War on Mad Mullah image
Parent Issue
Day
5
Month
December
Year
1902
Copyright
Public Domain
OCR Text

Experiences of a St. Louisan Who Fought El Mahdi.

A Fanatic of the Same Sort.

Frederick Quelch Tells of the British Task in Somaliland Fighting Uphill against Moslem Hordes Who Want to Die, in a Sandy Country, Far from Supplies.

Frederick Quelch of St. Louis is in a position to appreciate the dangers and the privations that will beset the British troops to be sent to crush the Mad Mollah. He spent three years chasing El Mahdi in northeastern Africa, and he knows from experience how the fanatical Moslem hordes can fight against a Christian army.

"I believe that the Mad Mollah will give the British as much trouble as the mahdi did," Mr. Quelch said to a St. Louis Post-Dispatch reporter, "and he gave them trouble for ten years.

"The followers of the Mad Mollah are the same kind of people as the Sudanese who followed the mahdi. They are Arabians with a trace of negro in their blood. They are all Mohammedans and fight with religious frenzy born of the religion that teaches them that if they die fighting Christians, or Franks, as they call us, they will go straight into the presence of Allah and into bliss everlasting.

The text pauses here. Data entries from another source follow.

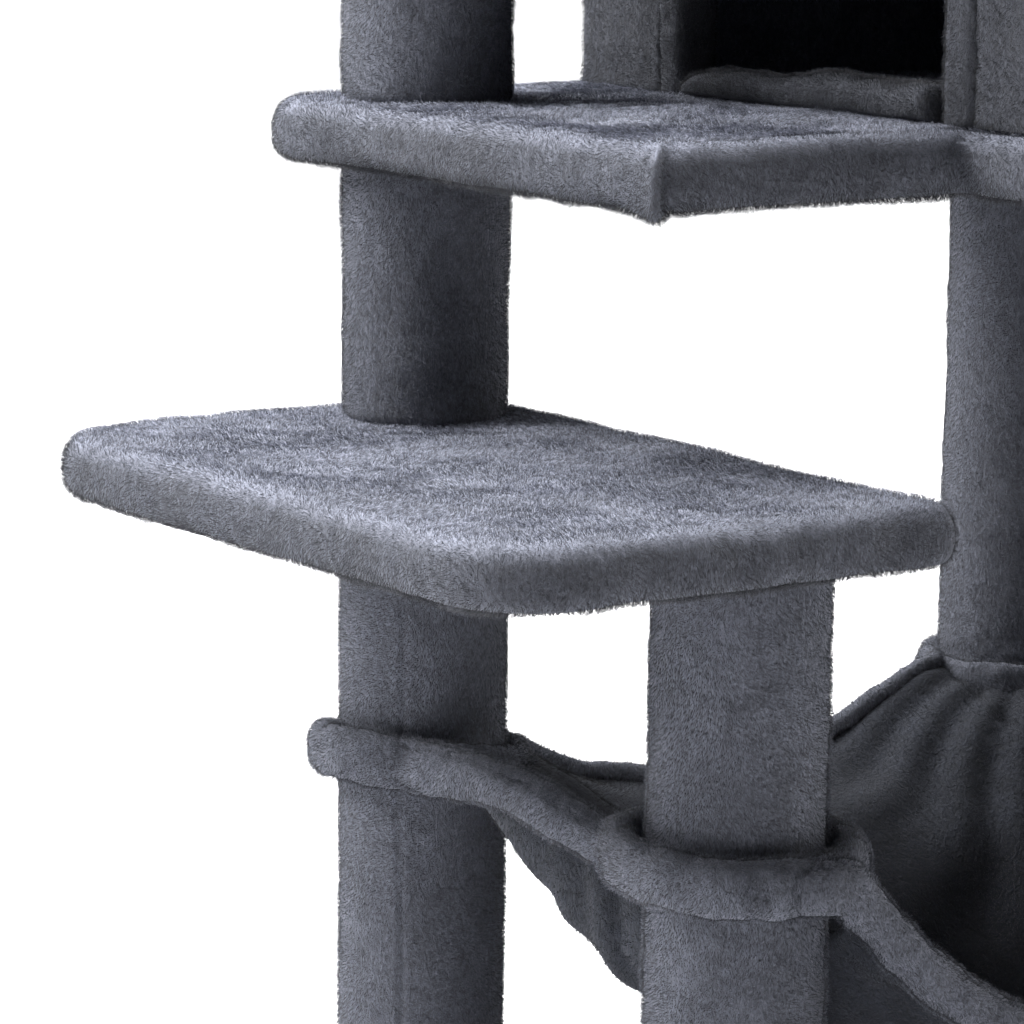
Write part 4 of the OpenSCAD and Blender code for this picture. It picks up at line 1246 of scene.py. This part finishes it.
# the sling itself
def sling():
    nu, nv = 150, 116
    U = np.linspace(0, 1, nu)
    W = np.linspace(0, 1, nv)
    uu, vv = np.meshgrid(U, W, indexing="ij")
    y = 130 - 285.6 * vv
    x0 = np.interp(y, [-155.6, -108, -60, -36, -8, 20, 36, 60, 84, 130], [-176, -178, -184, -190, -195, -200, -201, -198, -190, -182])
    x = x0 + (193 - x0) * uu
    yr = y
    front = rim_z(FRONT, x) - 2
    rear = np.interp(x, [-180] + [p[0] for p in HEMZ] + [193], [278] + [p[1] - 1 for p in HEMZ] + [300])
    left = np.interp(yr, [-155.6, -108, -60, -36, -22, -8, 5, 20, 36, 60, 84, 130], [274, 271, 266, 265, 267, 270.5, 274, 277.5, 280, 281, 281, 278])
    right = np.interp(yr, [-155.6, -108, -60, -28, 20, 66, 96, 130], [275, 274, 272, 273, 277, 281, 290, 300])
    z00, z10, z01, z11 = 278.0, 300.0, 274.0, 275.0
    coons = left * (1 - uu) + right * uu + rear * (1 - vv) + front * vv - (z00 * (1 - uu) * (1 - vv) + z10 * uu * (1 - vv) + z01 * (1 - uu) * vv + z11 * uu * vv)
    vs = vv ** 1.4
    bag = 81.0 * bump(uu) ** 0.17 * bump(vs) ** 3.0 + 10.0 * np.exp(-((uu - 0.22) / 0.2) ** 2) * bump(vs) ** 1.2 * bump(uu) ** 0.3
    z = coons - bag
    V = np.column_stack([x.ravel(), y.ravel(), z.ravel()])
    # pleats that radiate from the corners and hang under the side rims
    pl = np.zeros(len(V))
    cw = waves(481, 34)
    cwl = waves(483, 120)
    for (px, py), a0, k, amp, reach in (((193, 130), 180, 22, 2.2, 230), ((-180, 130), -45, 16, 1.5, 130), ((-176, -108), 45, 16, 1.3, 130), ((193, -108), 135, 16, 1.3, 130)):
        e = V[:, :2] - [px, py]
        r = np.hypot(e[:, 0], e[:, 1])
        th = np.arctan2(e[:, 1], e[:, 0])
        pl += amp * np.sin(k * th + 0.5 * cwl(V)) * step01(r, 36, 70) * (1 - step01(r, 90, reach))
    # upright folds under the left and right rims
    vy = V[:, 1]
    side = np.exp(-np.clip(V[:, 0] + 196, 0, None) / 60.0)
    fold = np.sin((vy + 1.8 * cw(V)) * 2 * math.pi / 25.0)
    pl += 2.6 * side * fold * step01(V[:, 0], -198, -184) * step01(V[:, 2], 175, 235) * (1 - step01(np.abs(vy - 5), 70, 100))
    side2 = np.exp(-np.clip(193 - V[:, 0], 0, None) / 34.0)
    pl += 3.6 * side2 * np.sin((vy + 1.5 * cw(V)) * 2 * math.pi / 31.0) * (1 - step01(V[:, 0], 178, 193)) * (1 - step01(np.abs(vy - 5), 60, 95))
    # gathers behind the front rim
    fr = np.exp(-np.clip(V[:, 1] + 155.6, 0, None) / 30.0) * step01(V[:, 1], -155.6, -142)
    pl += 2.6 * fr * np.sin((V[:, 0] + 2.5 * cw(V)) * 2 * math.pi / 36.0)
    soft = waves(482, 90)
    V[:, 2] += 1.2 * soft(V) * (bump(uu) * bump(vv)).ravel() ** 0.3
    F = grid_faces(nu, nv)
    n = normals(V, F)
    if n[:, 2].sum() < 0:
        F = [tuple(reversed(f)) for f in F]
        n = -n
    V = V + n * pl[:, None]
    # cut round the posts
    cut = np.zeros(len(V), bool)
    for nm, (px, py) in POST.items():
        rr = np.hypot(V[:, 0] - px, V[:, 1] - py)
        cut |= rr < 40.0
        # the sling's edge runs evenly round the post
        near = (rr >= 40.0) & (rr < 45.0)
        V[near, 0] = px + (V[near, 0] - px) * 45.0 / rr[near]
        V[near, 1] = py + (V[near, 1] - py) * 45.0 / rr[near]
    for px in (POST["step"][0], POST["side"][0]):
        cut |= (np.abs(V[:, 0] - px) < 41) & (V[:, 1] < -120)
    keepF = [f for f in F if not all(cut[i] for i in f)]
    near = sorted({i for f in keepF for i in f if cut[i]})
    for i in near:
        for nm, (px, py) in POST.items():
            e = V[i, :2] - [px, py]
            r = math.hypot(*e)
            if r < 45.0:
                V[i, :2] = np.array([px, py]) + e / max(r, 1e-6) * 45.0
        for px in (POST["step"][0], POST["side"][0]):
            py = -108.0
            if V[i, 1] < -120 and abs(V[i, 0] - px) < 41:
                V[i, 0] = px + math.copysign(41, V[i, 0] - px)
    used = sorted({i for f in keepF for i in f})
    back = {u: k for k, u in enumerate(used)}
    V = V[used]
    F = [tuple(back[i] for i in f) for f in keepF]
    n = normals(V, F)
    V2, F2, _ = thicken(V, F, 4.0, n)
    pile = np.ones(len(V2)) * 0.8
    ob = mesh_object("hammock_sling_plush", V2, F2, SKIN["sling"], "hammock", "hammock_sling", pile,
                     dict(fibre="sling", density=0.7, length=2.4, lean=1.4, down=(0.1, -0.1, -0.3)))
    return ob


sl = sling()

# ---------------------------------------------------------------- carried-over CAD nodes
for nm, ob in N.items():
    if nm.endswith("_board") or nm.endswith("_panel"):
        mt = M_BOARD
    elif nm.endswith("_tube"):
        mt = M_PAPER
    elif nm.endswith("_plugs"):
        mt = M_PLUG
    elif nm.endswith("_liner"):
        mt = M_LINER
    elif nm in ("base_bolts", "platform_bolts", "bolt_washers", "joining_studs", "condo_screws"):
        mt = M_STEEL
    else:
        continue
    for s_ in ob.material_slots:
        s_.material = mt


# ---------------------------------------------------------------- stage and light
def stage():
    m, nt, bs = nodes_of("floor")
    bs.inputs["Base Color"].default_value = (0.90, 0.90, 0.91, 1)
    bs.inputs["Roughness"].default_value = 0.9
    bs.inputs["Emission Color"].default_value = (1, 1, 1, 1)
    bs.inputs["Emission Strength"].default_value = 0.36
    # floor that sweeps up far behind
    prof = [(-12.0, 0.0), (6.0, 0.0)]
    for k in range(1, 13):
        t = math.pi / 2 * k / 12
        prof.append((6.0 + 2.0 * math.sin(t), 2.0 - 2.0 * math.cos(t)))
    prof.append((8.0, 9.0))
    a = math.radians(-35)
    V, F = [], []
    for d, z in prof:
        for w in (-14, 14):
            x = -math.sin(a) * d + math.cos(a) * w
            y = math.cos(a) * d + math.sin(a) * w
            V.append((x / MM, y / MM, z / MM))
    for i in range(len(prof) - 1):
        F.append((2 * i, 2 * i + 1, 2 * i + 3, 2 * i + 2))
    ob = mesh_object("floor", np.array(V), F, m)


stage()


def area(name, loc, target, size, power, color=(1, 1, 1)):
    l = bpy.data.lights.new(name, "AREA")
    l.shape = "RECTANGLE"
    l.size, l.size_y = size
    l.energy = power
    l.color = color
    ob = bpy.data.objects.new(name, l)
    bpy.context.scene.collection.objects.link(ob)
    ob.location = loc
    ob.rotation_euler = (Vector(target) - Vector(loc)).to_track_quat("-Z", "Y").to_euler()
    return ob


area("key", (-2.35, 1.95, 2.75), (0, 0, 0.45), (1.9, 1.9), 520)
area("top", (-0.7, 0.5, 3.4), (0, 0, 0.4), (2.4, 2.4), 400)
area("left", (-3.0, -0.2, 0.95), (0, 0, 0.6), (1.2, 1.2), 24)
area("right", (2.8, -0.9, 1.2), (0, 0, 0.4), (1.0, 1.8), 105)

w = bpy.data.worlds.new("studio")
w.use_nodes = True
wn = w.node_tree
bg = wn.nodes["Background"]
bg.inputs[0].default_value = (1.0, 1.0, 1.0, 1)
lp = wn.nodes.new("ShaderNodeLightPath")
amb = wn.nodes.new("ShaderNodeMix")
amb.data_type = "FLOAT"
amb.inputs[2].default_value = 0.09
amb.inputs[3].default_value = 1.0
wn.links.new(lp.outputs["Is Camera Ray"], amb.inputs[0])
wn.links.new(amb.outputs[0], bg.inputs[1])
bpy.context.scene.world = w
bpy.context.scene.view_settings.view_transform = "Standard"
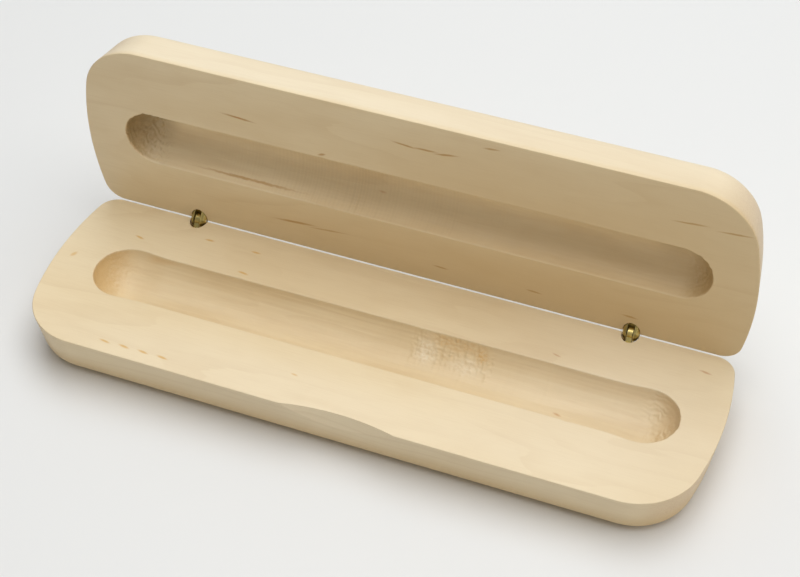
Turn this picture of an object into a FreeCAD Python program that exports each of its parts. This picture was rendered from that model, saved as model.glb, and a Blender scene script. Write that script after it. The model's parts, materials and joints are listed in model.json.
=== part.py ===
import FreeCAD, Part
import math
import os

# A pen case in two wooden halves joined by two small brass barrel hinges, modelled as it stands open.
# Millimetres. +X runs along the case, +Y towards the hinges, +Z up. The origin is the middle of the
# base's flat underside. The lid stands upright behind the base, on the stops inside its hinges.

V = FreeCAD.Vector
X_AXIS = V(1, 0, 0)
Z_AXIS = V(0, 0, 1)

# Wooden halves
CASE_LENGTH = 200.0
CASE_WIDTH = 58.0
HALF_THICKNESS = 15.0
END_ARC_R = 93.0
END_CROWN_Y = 3.6          # the fullest point of both ends lies this far behind the middle
FRONT_CORNER_R = 18.4
REAR_CORNER_R = 6.2
SIDE_DRAFT = 2.5           # front and ends lean in by this much from mating face to outer face
OUTER_ROUNDOVER = 5.7
EDGE_EASE = 0.25

# Pen grooves, cut with a round-nosed cutter
GROOVE_LENGTH = 175.0
GROOVE_WIDTH = 18.3
GROOVE_DEPTH = 8.0
GROOVE_Y = 1.5
BASE_GROOVE_X = 1.0        # the base's groove sits a little to the right of the lid's
LOBE_EXTRA_R = 0.5         # the base's groove swells at both ends, where the cutter plunged
GROOVE_EASE = 0.25

# Finger scoop on the base's front top edge, ground with a large drum
SCOOP_X = 1.8
SCOOP_HALF_LENGTH = 17.2
SCOOP_TOP_DEPTH = 2.0
SCOOP_FRONT_DEPTH = 4.4

# Hinges
HINGE_X = 66.75
PIN_BEHIND_REAR = 0.10     # pin axis behind the rear faces of both halves
CLOSED_GAP = 0.15          # left between the two mating faces when the case is shut
OPEN_ANGLE = 90.0
BORE_TILT = 45.0
BARREL_R = 2.5
BARREL_LENGTH = 8.4
BORE_R = 2.65
BORE_DEPTH = 8.7
DRILL_TIP = 1.6
SLOT_WIDTH = 2.1
SLOT_DEPTH = 3.3
EYE_THICKNESS = 1.5
EYE_R = 1.85
NECK_HALF_HEIGHT = 1.35
HEEL_HEIGHT = 2.38
WEB_INNER = 2.17
STOP_CLEARANCE = 0.03
SHOULDER = 2.7
PIN_R = 0.6
PIN_CLEARANCE = 0.05
PIN_HALF_LENGTH = 2.25
RING_COUNT = 3
RING_FIRST = 4.0
RING_PITCH = 1.3
RING_WIDTH = 0.5
RING_DEPTH = 0.25
END_CHAMFER = 0.35

HALF_LENGTH = CASE_LENGTH / 2
HALF_WIDTH = CASE_WIDTH / 2
MATING_Z = HALF_THICKNESS
PIN_Y = HALF_WIDTH + PIN_BEHIND_REAR
PIN_Z = MATING_Z + CLOSED_GAP / 2
OVERSIZE = 2 * BARREL_R    # how far cutting tools run past what they cut
TINY = 1e-4


def arc_about(centre, radius, start, end):
    """The short arc about a centre in the XY plane from start to end."""
    middle_direction = (start - centre) + (end - centre)
    middle = centre + middle_direction.normalize() * radius
    return Part.Arc(start, middle, end).toShape()


def corner_arc(radius, side_y, end_r):
    """One right-hand corner: its arc, where it leaves the straight side, and where it meets the end."""
    end_centre = V(HALF_LENGTH - END_ARC_R, END_CROWN_Y, 0)
    centre_y = side_y - math.copysign(radius, side_y)
    reach = end_r - radius
    centre_x = end_centre.x + math.sqrt(reach ** 2 - (centre_y - END_CROWN_Y) ** 2)
    centre = V(centre_x, centre_y, 0)
    on_side = V(centre_x, side_y, 0)
    on_end = end_centre + (centre - end_centre) * (end_r / reach)
    return arc_about(centre, radius, on_side, on_end), on_side, on_end


def outline(inset, height):
    """The plan outline at a height: straight front and rear, bulged ends, large front and small rear
    corners. Its front and ends lie inside those of the mating face by inset; its rear doesn't."""
    end_r = END_ARC_R - inset
    front, front_side, front_end = corner_arc(FRONT_CORNER_R - inset, inset - HALF_WIDTH, end_r)
    rear, rear_side, rear_end = corner_arc(REAR_CORNER_R, HALF_WIDTH, end_r)
    end = Part.Arc(front_end, V(HALF_LENGTH - inset, END_CROWN_Y, 0), rear_end).toShape()
    right = [front, end, rear]
    left = [edge.mirror(V(0, 0, 0), X_AXIS) for edge in reversed(right)]
    front_straight = Part.makeLine(V(-front_side.x, front_side.y, 0), front_side)
    rear_straight = Part.makeLine(rear_side, V(-rear_side.x, rear_side.y, 0))
    wire = Part.Wire([front_straight] + right + [rear_straight] + left)
    wire.translate(V(0, 0, height))
    return wire


def edges_at_height(shape, height):
    """Edges that lie wholly in a level plane."""
    found = []
    for edge in shape.Edges:
        box = edge.BoundBox
        if abs(box.ZMin - height) < TINY and abs(box.ZMax - height) < TINY:
            found.append(edge)
    return found


def blank():
    """One half before its groove is cut: rounded over below, nearly sharp round the mating face."""
    block = Part.makeLoft([outline(SIDE_DRAFT, 0), outline(0, MATING_Z)], True, True)
    block = block.makeFillet(OUTER_ROUNDOVER, edges_at_height(block, 0))
    return block.makeFillet(EDGE_EASE, edges_at_height(block, MATING_Z))


def groove_tool(centre_x, lobe_extra):
    """A round bar along X whose two ball ends are larger than the bar by lobe_extra."""
    bar_r = ((GROOVE_WIDTH / 2) ** 2 + GROOVE_DEPTH ** 2) / (2 * GROOVE_DEPTH)
    axis_above = bar_r - GROOVE_DEPTH
    ball_r = bar_r + lobe_extra
    rim_r = math.sqrt(ball_r ** 2 - axis_above ** 2)
    ball_x = GROOVE_LENGTH / 2 - rim_r
    joint_x = ball_x - math.sqrt(ball_r ** 2 - bar_r ** 2)
    pole = V(ball_x + ball_r, 0, 0)
    joint = V(joint_x, 0, bar_r)
    half_turn = math.atan2(joint.z, joint.x - ball_x) / 2
    shoulder = V(ball_x + ball_r * math.cos(half_turn), 0, ball_r * math.sin(half_turn))
    other_pole, other_joint, other_shoulder = [V(-p.x, 0, p.z) for p in (pole, joint, shoulder)]
    profile = Part.Wire([
        Part.Arc(pole, shoulder, joint).toShape(),
        Part.makeLine(joint, other_joint),
        Part.Arc(other_joint, other_shoulder, other_pole).toShape(),
        Part.makeLine(other_pole, pole),
    ])
    tool = Part.Face(profile).revolve(V(0, 0, 0), X_AXIS, 360)
    tool.translate(V(centre_x, GROOVE_Y, MATING_Z + axis_above))
    return tool


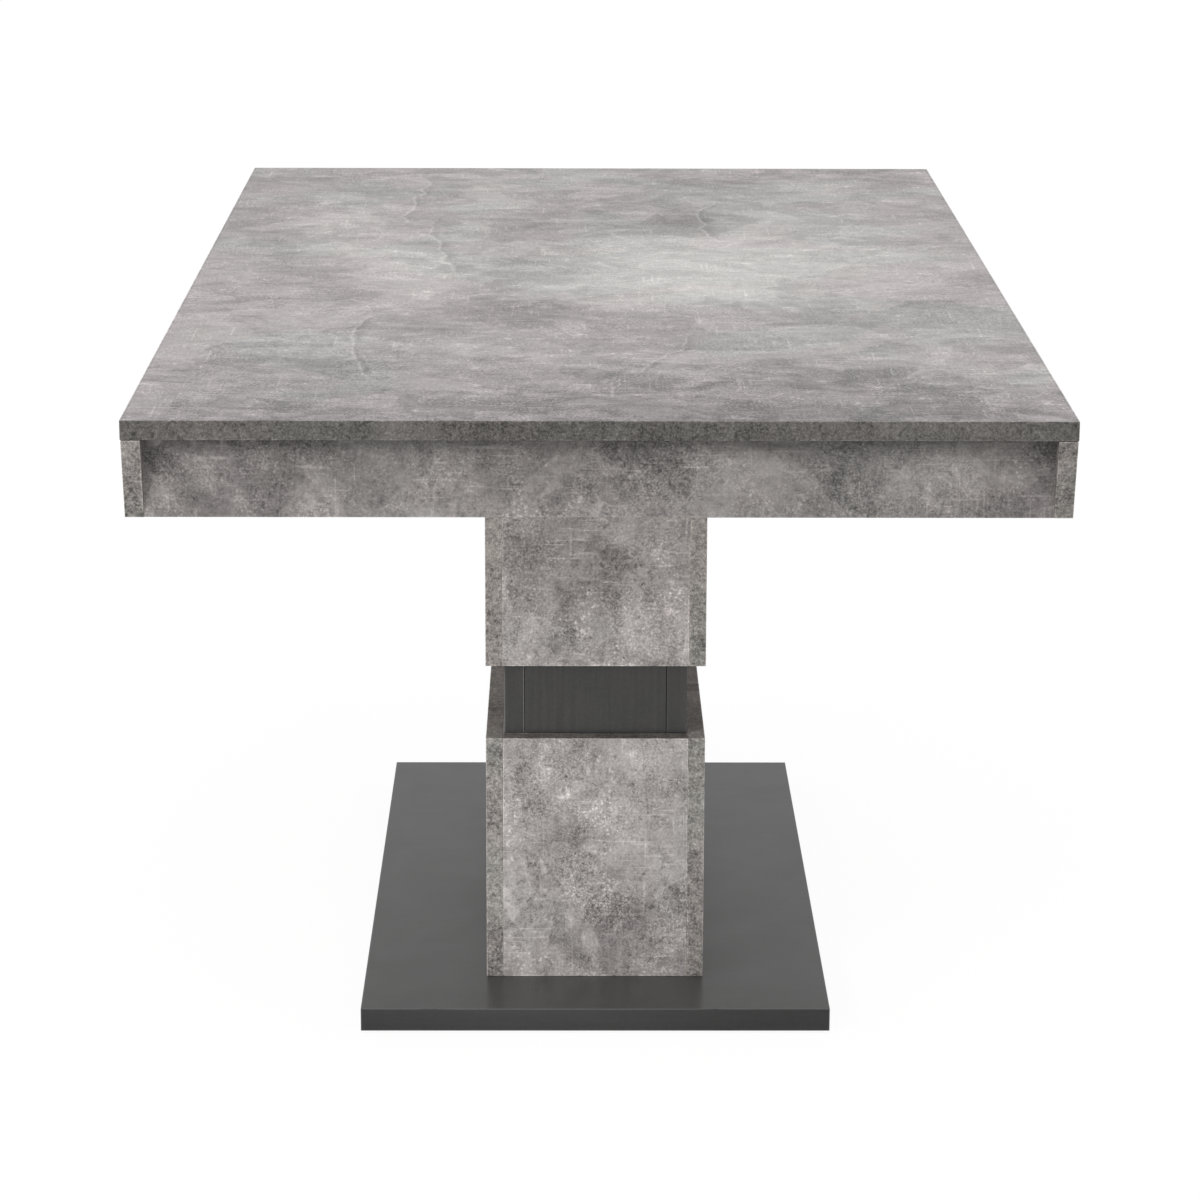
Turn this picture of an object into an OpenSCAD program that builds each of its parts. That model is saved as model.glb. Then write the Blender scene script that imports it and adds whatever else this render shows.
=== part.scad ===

"Ever since the British government began its protectorate over India and African countries it has had trouble with leaders of fanatic hordes. The mahdi was much like the present Mad Mollah. The mollahs originated in India. They are generally Mohammedan priests and fakirs. They are wild fanatics, known to be insane, but therefore believed to be sacred. They fire their followers by preaching a jehad, or holy war. They usually attempt some fake miracle to assure the Moslems of their divine inspiration, and then their followers believe that a new mollah has arrived. If he is successful, his onslaughts on Christians or other tribes soon give him the title of Mad Mollah.

"If the Mad Mollah wins a victory, the other Mohammedans are at once more impressed with the divine character of his leadership, and they flock to his standard where they might otherwise have remained passive. The recent victory of the Mad Mollah over Colonel Swayne's detachment presages, therefore, large fanatic hordes to his forces. The trouble the British will have in subduing him will be proportionately increased by each victory.

"Then the British this time are going to have more trouble with the Somalis than Kitchener or his predecessors had in subduing the Sudanese and taking Khartum. I think the British will find this time that the Mad Mollah's followers are equipped with rifles probably as good as their own. In the early eighties, when the British force to which I was attached invaded the Sudanese country, the natives were not so well equipped. I remember distinctly they attacked us with spears and swords. They had two kinds of swordsa short one and a long two edged sword. They wielded them with fanatical fury right in the face of our bullets.

"The detachment I was with made an overland march from the seaport of Suakin to Berber, a distance of 1,000 miles. Berber is on the Nile, 300 miles from Khartum. On the way we had two or three scraps. I was in a battalion of marine artillery, and we had with us a Gatling gun and a number of other guns from our man-of-war. None of them bluffed the mahdi's followers. They came right into our lines and attacked us with their swords. Once they even broke a hollow square of British soldiers four deep. To one who knows anything about military formations this is something of a feat, considering the difference of their arms.

"If the British column sent after the latest Mad Mollah ever meets his Moslem followers hand to hand, it will have to reckon with these swords and spears as well as bullets. And they are cruel and barbarous too. They believe they are doing a religious duty if they butcher white soldiers who are fighting them.

"I understand that Somaliland is much like the adjoining portions of Africa. It is mainly barren, full of ravines, and what little vegetation is there is small sandy scrub brush. The country rises gradually up from the Red sea back forty or fifty miles to a plateau 6,000 feet above the sea level. The only means of transportation is by camel. But camels are plentiful.

"Somaliland is on the coast. The British soldiers will find it necessary very likely to chase the Mad Mollah up toward the top of the plateau and bring their supplies after them.

"In the British army the work of handling supplies is attended to entirely by the army service corps. Men are specially enlisted for the work. They are called noncombatants. The combatants need bother little about food except in cases where their commissary stores are in danger of destruction or capture or are inaccessible.

"The followers of the mahdi in the eighties had not learned the art of destroying supply trains. If they haven't acquired the trick from the Boers, the British will have little to fear on that scone.

"The Moslem followers of the Mad Mollah might make it interesting for the ammunition wagons that get too far away from the main body of the expedition. The supply trains usually follow about a day behind the forward column. If the Mad Mollah ever got between the two, what his fanatical followers would do to the supplies would be a plenty."